From the listing below, copy only the lines running from the line that contains "Model this object" to the line that contains "# moved back", both included.

■ **DATA RECORDS**:
----------
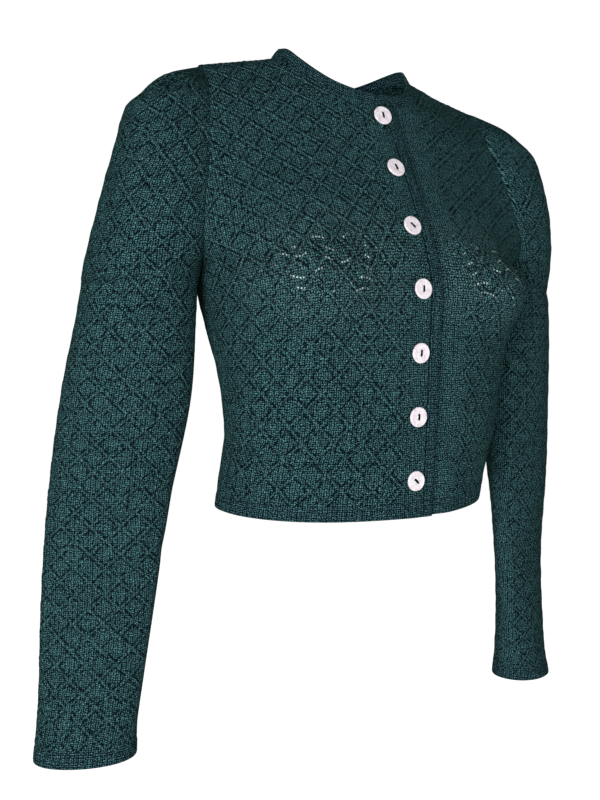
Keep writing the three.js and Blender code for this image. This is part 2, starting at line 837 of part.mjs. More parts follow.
/** Seam points of half the neckline of a face, from the centre to the shoulder. */
function necklineHalf(rows, fromRow) {
  return rows.slice(fromRow).map((row, index) => ({
    point: row.knots[0].point,
    onInnerFace: rows[fromRow + index].onInnerFace || index === 0,
  }));
}

/** A point of the neckband's top edge above a point of its seam. */
function neckbandTop(point) {
  const x = point.x * (1 - NECKBAND_LEAN);
  const y = NECK_CENTRE_Y + (point.y - NECK_CENTRE_Y) * (1 - NECKBAND_LEAN);
  return new THREE.Vector3(x, y, point.z + NECKBAND_RISE);
}

/** The neckband, from the lapping end over the back to the end beneath it. */
function neckbandNet(rightFront, leftFront, rightBack, leftBack) {
  const lapEnd = (side) => ({ point: lapPoint(NECK_ROW, -LAP, side), onInnerFace: true });
  const seam = [
    lapEnd(-1),
    ...necklineHalf(rightFront, NECK_ROW),
    ...necklineHalf(rightBack, BACK_NECK_ROW).slice(0, -1).reverse(),
    ...necklineHalf(leftBack, BACK_NECK_ROW).slice(1),
    ...necklineHalf(leftFront, NECK_ROW).slice(0, -1).reverse(),
    lapEnd(1),
  ];
  const lower = seam.map(({ point, onInnerFace }, index) =>
    knot(point, index, false, onInnerFace),
  );
  const upper = lower.map((one) => knot(neckbandTop(one.point), one.distance, false, one.onInnerFace));
  return {
    rows: [
      { knots: lower, onInnerFace: true },
      { knots: upper, onInnerFace: true },
    ],
    facing: -1,
  };
}

// ---------------------------------------------------------------- sleeves

/** One ring of knots of the sleeve below the underarm. */
function sleeveRingRow(z, rowNumber, side) {
  const ring = new SleeveRing(z);
  const half = ring.getLength() / 2;
  return knotRow({
    from: -half,
    to: half,
    rowNumber,
    trunkRow: rowNumber % 2,
    pointAt: (distance) => {
      const fraction = distance >= half ? 0 : (distance + half) / (2 * half);
      return settleSleeve(ring.getPointAt(fraction), side);
    },
    liftedAt: () => true,
    everyOther: false,
  });
}

/** One row of knots of the sleeve head, between the two halves of the armhole. */
function sleeveHeadRow(trunkRow, side) {
  const level = TRUNK_LEVELS[trunkRow];
  const { front, back } = headRow(level);
  const frontLength = front.getLength();
  const backLength = back.getLength();
  const seamPoint = (armhole) => {
    const point = pointOf(readTable(armhole, level));
    point.x *= side;
    return settleTrunk(point);
  };
  const pointAt = (distance) => {
    if (distance <= -frontLength) return seamPoint(FRONT_ARMHOLE);
    if (distance >= backLength) return seamPoint(BACK_ARMHOLE);
    const half = distance < 0 ? front : back;
    const length = distance < 0 ? frontLength : backLength;
    return settleSleeve(half.getPointAt(1 - Math.abs(distance) / length), side);
  };
  return knotRow({
    from: -frontLength,
    to: backLength,
    rowNumber: trunkRow + SLEEVE_ROWS,
    trunkRow,
    pointAt,
    liftedAt: () => true,
    everyOther: false,
  });
}

/** All rows of a sleeve, from the cuff seam to the tip at the shoulder seam. */
function sleeveRows(side) {
  const rows = [];
  const seamZ = CUFF_EDGE_Z + CUFF_BAND;
  for (let row = 0; row < SLEEVE_ROWS; row += 1) {
    const z = THREE.MathUtils.lerp(seamZ, UNDERARM_RING_Z, row / SLEEVE_ROWS);
    rows.push(sleeveRingRow(z, row, side));
  }
  for (let row = ROWS_TO_UNDERARM; row < TRUNK_LEVELS.length; row += 1) {
    rows.push(sleeveHeadRow(row, side));
  }
  return rows;
}

/** Cuff band under a sleeve. */
function cuffNet(rows, side) {
  const seam = rows[0];
  const edgeRing = new SleeveRing(CUFF_EDGE_Z);
  const seamLength = new SleeveRing(CUFF_EDGE_Z + CUFF_BAND).getLength();
  const edge = hangingRow(seam, (one) => {
    const fraction = one.distance >= seamLength / 2 ? 0 : one.distance / seamLength + 0.5;
    return settleSleeve(edgeRing.getPointAt(fraction), side);
  });
  return { rows: [edge, { ...seam, knots: plainKnots(seam.knots) }], facing: side };
}

// ---------------------------------------------------------------- buttons

/** Points of a circle whose centre is on the y axis. */
function circle(centreY, radius, count) {
  const angles = Array.from({ length: count }, (_, k) => (2 * Math.PI * k) / count);
  return angles.map(
    (angle) =>
      new THREE.Vector2(radius * Math.cos(angle), centreY + radius * Math.sin(angle)),
  );
}

/** A two-hole button, its back at z = 0. */
function buttonGeometry() {
  const face = new THREE.Shape(circle(0, BUTTON_RADIUS - BUTTON_BEVEL, 24));
  for (const y of [-BUTTON_HOLE_OFFSET, BUTTON_HOLE_OFFSET]) {
    face.holes.push(new THREE.Path(circle(y, BUTTON_HOLE_RADIUS + BUTTON_BEVEL, 6)));
  }
  const geometry = new THREE.ExtrudeGeometry(face, {
    depth: BUTTON_THICKNESS - 2 * BUTTON_BEVEL,
    bevelThickness: BUTTON_BEVEL,
    bevelSize: BUTTON_BEVEL,
    bevelSegments: 1,
  });
  return geometry.translate(0, 0, BUTTON_BEVEL);
}

/** Level of the centre front at a height. */
function levelAtHeight(z) {
  let low = 0;
  let high = NECK_LEVEL;
  for (let step = 0; step < 40; step += 1) {
    const middle = (low + high) / 2;
    if (frontPoint(middle, 0, -1).z < z) low = middle;
    else high = middle;
  }
  return low;
}

/** Places a button on the upper front, lying along the cloth and turned in degrees. */
function placeButton(mesh, { z, turn }) {
  const level = levelAtHeight(z);
  const reach = BUTTON_RADIUS;
  const step = 0.02;
  const centre = frontPoint(level, 0, -1);
  const across = frontPoint(level, -reach, -1).sub(frontPoint(level, reach, -1));
  const upward = frontPoint(level + step, 0, -1).sub(frontPoint(level - step, 0, -1));
  across.normalize();
  const outward = across.clone().cross(upward).normalize();
  const up = outward.clone().cross(across);
  mesh.quaternion.setFromRotationMatrix(new THREE.Matrix4().makeBasis(across, up, outward));
  mesh.rotateZ(THREE.MathUtils.degToRad(turn));
  mesh.position.copy(centre).addScaledVector(outward, BUTTON_SEAT);
}

// ---------------------------------------------------------------- materials

const wool = (color) => new THREE.MeshStandardMaterial({ color, roughness: 0.95, metalness: 0 });
const pearl = () => new THREE.MeshStandardMaterial({ color: 0xd9cdd3, roughness: 0.3, metalness: 0 });
const PATTERN_GREEN = 0x1f3f3a;
const BAND_GREEN = 0x1a3531;

// ---------------------------------------------------------------- assembly

const rightFront = frontRows(-1);
const leftFront = frontRows(1);
const rightBack = backRows(-1);
const leftBack = backRows(1);
const rightSleeve = sleeveRows(-1);
const leftSleeve = sleeveRows(1);

const patterned = [
  clothPiece('back', [
    { rows: rightBack, facing: 1 },
    { rows: leftBack, facing: -1 },
  ]),
  clothPiece('front_right', [{ rows: rightFront, facing: -1 }]),
  clothPiece('front_left', [{ rows: leftFront, facing: 1 }]),
  clothPiece('sleeve_right', [{ rows: rightSleeve, facing: -1 }]),
  clothPiece('sleeve_left', [{ rows: leftSleeve, facing: 1 }]),
];

const bands = [
  clothPiece('neckband', [neckbandNet(rightFront, leftFront, rightBack, leftBack)]),
  clothPiece('front_band_right', [frontBandNet(-1)]),
  clothPiece('front_band_left', [frontBandNet(1)]),
  clothPiece('hem_band_back', [backHemNet(-1), backHemNet(1)]),
  clothPiece('hem_band_front_right', [frontHemNet(-1)]),
  clothPiece('hem_band_front_left', [frontHemNet(1)]),
  clothPiece('cuff_band_right', [cuffNet(rightSleeve, -1)]),
  clothPiece('cuff_band_left', [cuffNet(leftSleeve, 1)]),
];

/** Normals of the whole garment, so that the walls of two sewn pieces meet. */
const normals = new Map();
for (const piece of [...patterned, ...bands]) addNormals(normals, piece.outer);
for (const normal of normals.values()) normal.normalize();

/** Names a piece's mesh and adds it to the cardigan. */
function addCloth(cardigan, piece, color) {
  const geometry = BufferGeometryUtils.mergeVertices(wallGeometry(piece, normals));
  const mesh = new THREE.Mesh(geometry, wool(color));
  mesh.name = piece.name;
  cardigan.add(mesh);
}

const cardigan = new THREE.Group();
for (const piece of patterned) addCloth(cardigan, piece, PATTERN_GREEN);
for (const piece of bands) addCloth(cardigan, piece, BAND_GREEN);
namedRows(BUTTONS).forEach((seat, index) => {
  const button = new THREE.Mesh(buttonGeometry(), pearl());
  button.name = `button_${index + 1}`;
  placeButton(button, seat);
  cardigan.add(button);
});

export default cardigan;
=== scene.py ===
"""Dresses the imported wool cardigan: knitted cloth, ribbed borders and pearl buttons.

The cloth is drawn again from the garment's own section tables, at the grain of the
knitting, and every piece stands for the solid of the same name. Lengths are in
millimetres until a mesh is made. +Z is up, the front faces -Y and the wearer's left is
+X; the origin lies at the middle of the neck opening.
"""

import logging
from dataclasses import dataclass, replace
from enum import Enum
from typing import Callable

import bpy
import numpy as np
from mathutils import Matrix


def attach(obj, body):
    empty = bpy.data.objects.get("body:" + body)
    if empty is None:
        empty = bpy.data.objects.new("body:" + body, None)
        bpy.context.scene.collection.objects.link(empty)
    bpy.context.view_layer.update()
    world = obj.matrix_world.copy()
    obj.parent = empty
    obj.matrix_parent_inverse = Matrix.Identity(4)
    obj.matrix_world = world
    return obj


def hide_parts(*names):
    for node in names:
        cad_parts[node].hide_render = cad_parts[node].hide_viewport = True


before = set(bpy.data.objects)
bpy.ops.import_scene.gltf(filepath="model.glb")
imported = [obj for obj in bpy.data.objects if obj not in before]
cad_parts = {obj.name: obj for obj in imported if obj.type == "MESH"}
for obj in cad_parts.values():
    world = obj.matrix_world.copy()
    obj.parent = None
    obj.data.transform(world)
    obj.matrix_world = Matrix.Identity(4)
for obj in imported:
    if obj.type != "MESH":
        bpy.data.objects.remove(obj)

log = logging.getLogger("cardigan")

MM = 0.001
TURN = 2 * np.pi
SQRT_HALF = 0.7071
# A length in mm too short to count, and the least that anything is divided by.
TINY = 1e-9
# Points that a curve is measured at.
CURVE_SAMPLES = 241
# The step, in levels or in widths of a strip, that a surface's direction is taken over.
NORMAL_STEP = 0.02
# The knitting's maps of neighbouring buttons lie this far apart, in mm.
LAY_SHIFT = 40
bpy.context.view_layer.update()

Array = np.ndarray
Curve = Callable[[Array], Array]
Surface = Callable[[Array, Array], Array]


class Side(Enum):
    """Which half of the garment, as the wearer has it."""

    RIGHT = -1
    LEFT = 1

    @property
    def word(self) -> str:
        """The half's name as the pieces spell it."""
        return self.name.lower()


# ------------------------------------------------------------------ section tables


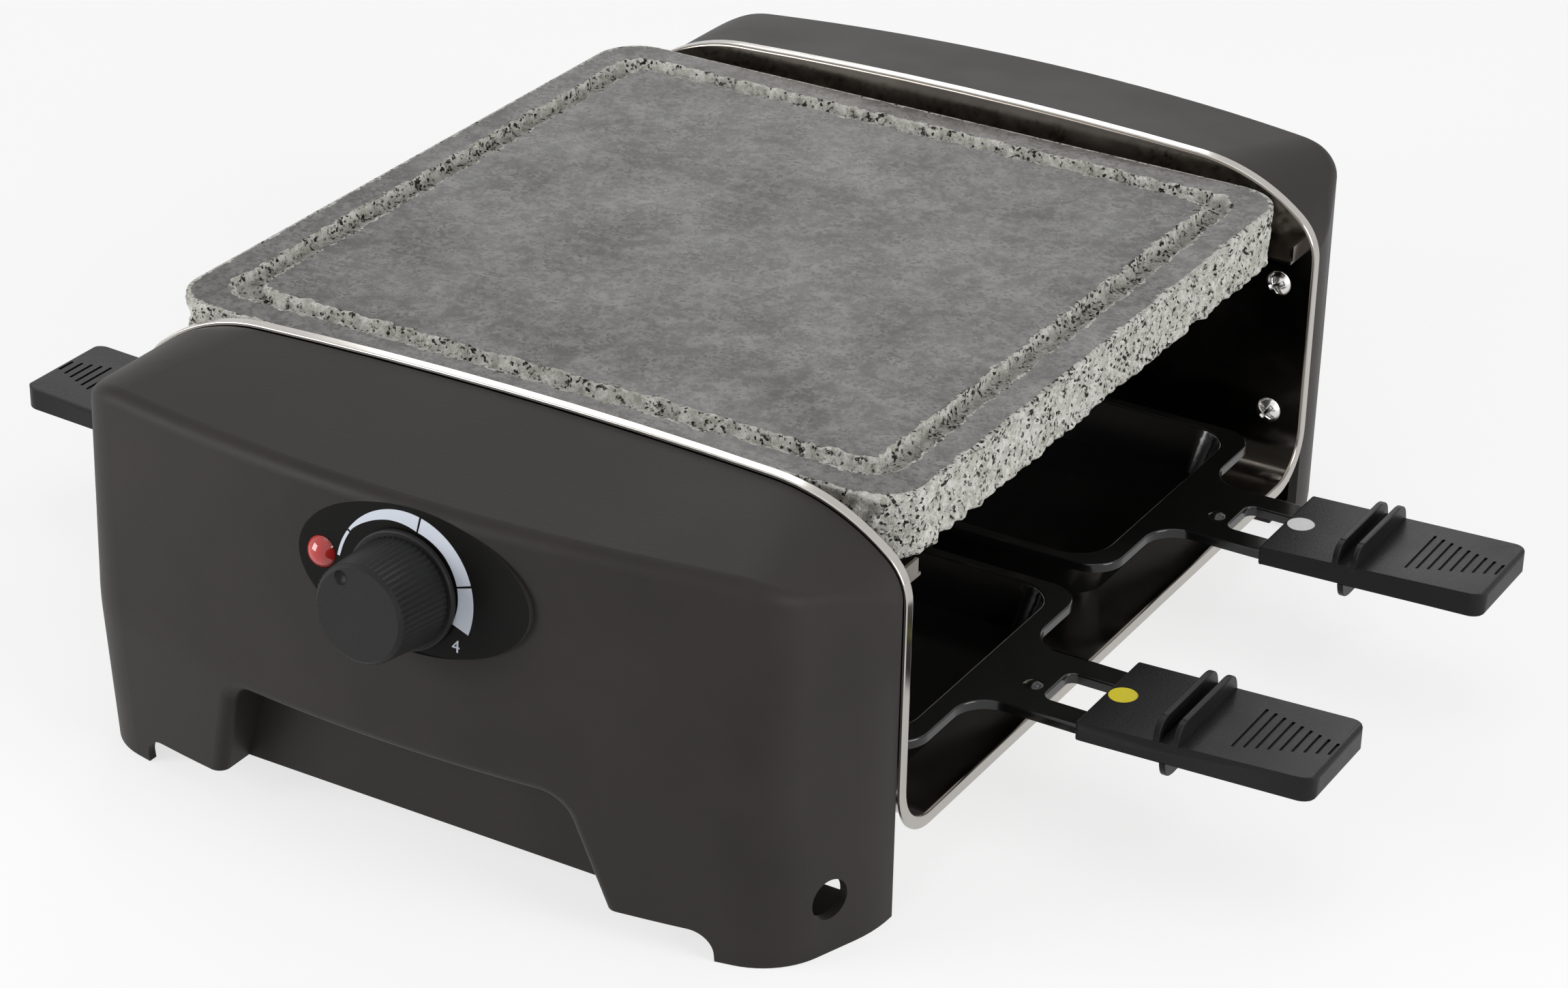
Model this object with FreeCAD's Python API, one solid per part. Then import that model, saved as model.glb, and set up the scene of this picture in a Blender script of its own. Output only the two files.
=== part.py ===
import FreeCAD, Part
import math
import os

os.makedirs("parts", exist_ok=True)
V = FreeCAD.Vector

# Four-pan raclette grill with a stone plate. Millimetres, +Z up.
# The pans pull out along +X and -X, and the front, with the knob, faces -Y.
# Pieces are drawn round the middle of the tub at table height. As it is saved, each one is
# moved back by outline_mid_y, so that the finished origin is under the middle of the outline.

# Stone plate: the size that the grill is built round
stone_size = 210.0
stone_t = 17.0
stone_z = 85.5
stone_shift_x = -3.0
stone_corner_r = 13.0
stone_edge_r = 1.2
groove_inset = 9.5
groove_w = 7.0
groove_d = 2.6
groove_corner_r = 9.0
groove_inner_r = 5.0

# Tub: one pressed sheet of steel, bent to a U and open at both ends
tub_sheet = 0.8
stone_side_gap = 4.7
mouth_margin = 3.3
tub_floor_z = 20.5
tub_bend_r = 12.5
flange_w = 2.6

# Shoulder outline of the tub walls, seen from the front: crown, shoulder and edge arcs
rim_top_z = 108.3
crown_side = 36.3
crown_slope = 3.0
shoulder_slope = 40.0
shoulder_r = 52.0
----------
■ **ANSWER TO THE PROBLEM**:
Model this object with FreeCAD's Python API, one solid per part. Then import that model, saved as model.glb, and set up the scene of this picture in a Blender script of its own. Output only the two files.
=== part.py ===
import FreeCAD, Part
import math
import os

os.makedirs("parts", exist_ok=True)
V = FreeCAD.Vector

# Four-pan raclette grill with a stone plate. Millimetres, +Z up.
# The pans pull out along +X and -X, and the front, with the knob, faces -Y.
# Pieces are drawn round the middle of the tub at table height. As it is saved, each one is
# moved back by outline_mid_y, so that the finished origin is under the middle of the outline.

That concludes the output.